Every single company will do this to cater to businesses, especially large businesses, because businesses often end up buying ads or onboarding lots of their employees or users onto the platform. That's just the nature of the game. Apple's App Store is certainly full of flaws, but making exceptions for large players is not unique to Apple or any platform.


> However, if you have the trademark to an app name

Twitter has a trademark to the letter X? I'm 100% certain that there would already be an app called "X" on the app store had Apple allowed that in the past.

> Every single company will do this to cater to businesses, especially large businesses

Right but Apple is a monopoly (assuming you consider iOS apps to be its own market) if they are allowed to stay one the least one could expect is that they would provide an equal playing field for everyone.

Hopefully EU will finally manage to do something useful (well at least compared to pointless stuff like banning plastic straws, forcing every website to show annoying and pointless popups and charger plugs..)


They're discriminating against products that are least-likely to shovel them piles of cash, either to make the exception, or by operating on their platform and providing ad revenue...

I don't think it's /illegal/ discrimination. It's certainly obnoxious and I don't like it.


Legally? Ethically?

You’re always free to sue apple, assuming they haven’t forced you to sign a contract which allows them to deal with issues through binding arbitration in the jurisdiction of their choice.


Being discriminating about who you let use powerful things is a feature, not a bug. Using the word to imply predujice/unfairness is tiring and incorrect.


Apple isn't a democracy. They set rules that work for most people and are in their full right to choose differently for select vendors, including themselves.

In the case of Twitter, I'm sure they're themselves annoyed by Elon Musk's behavior, but they'd rather make small concessions, and make him shut up.
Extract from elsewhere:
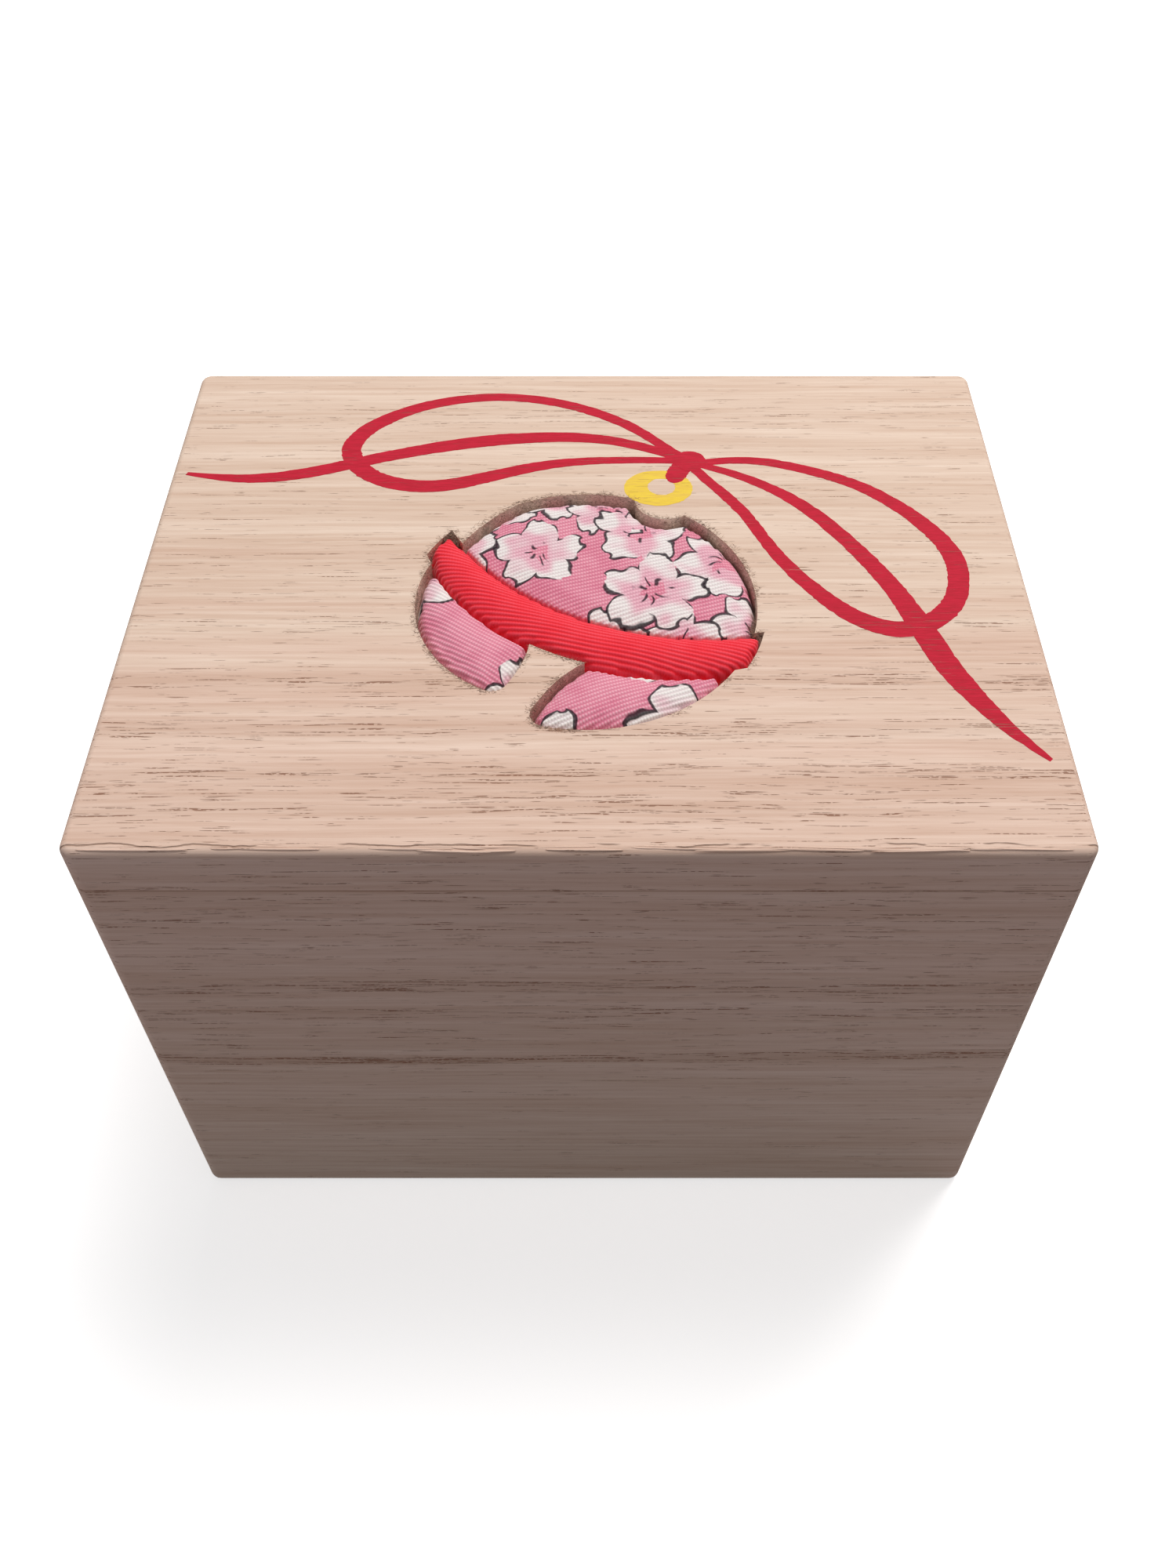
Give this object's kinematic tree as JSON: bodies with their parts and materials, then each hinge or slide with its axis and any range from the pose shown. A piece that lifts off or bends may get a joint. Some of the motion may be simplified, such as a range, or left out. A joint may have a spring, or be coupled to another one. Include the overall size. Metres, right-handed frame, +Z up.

For now.


> Apple isn't a democracy

Which would be fine if there were other ways to install software on general purpose handheld computers that they sell.


You’d have to define “discrimination”. Instead of using a singular word which is prone to misinterpretation, you should use more words to ask the deeper question that you’re vaguely referencing.

As it stands, your question doesn’t carry enough meaning itself to be meaningfully answered.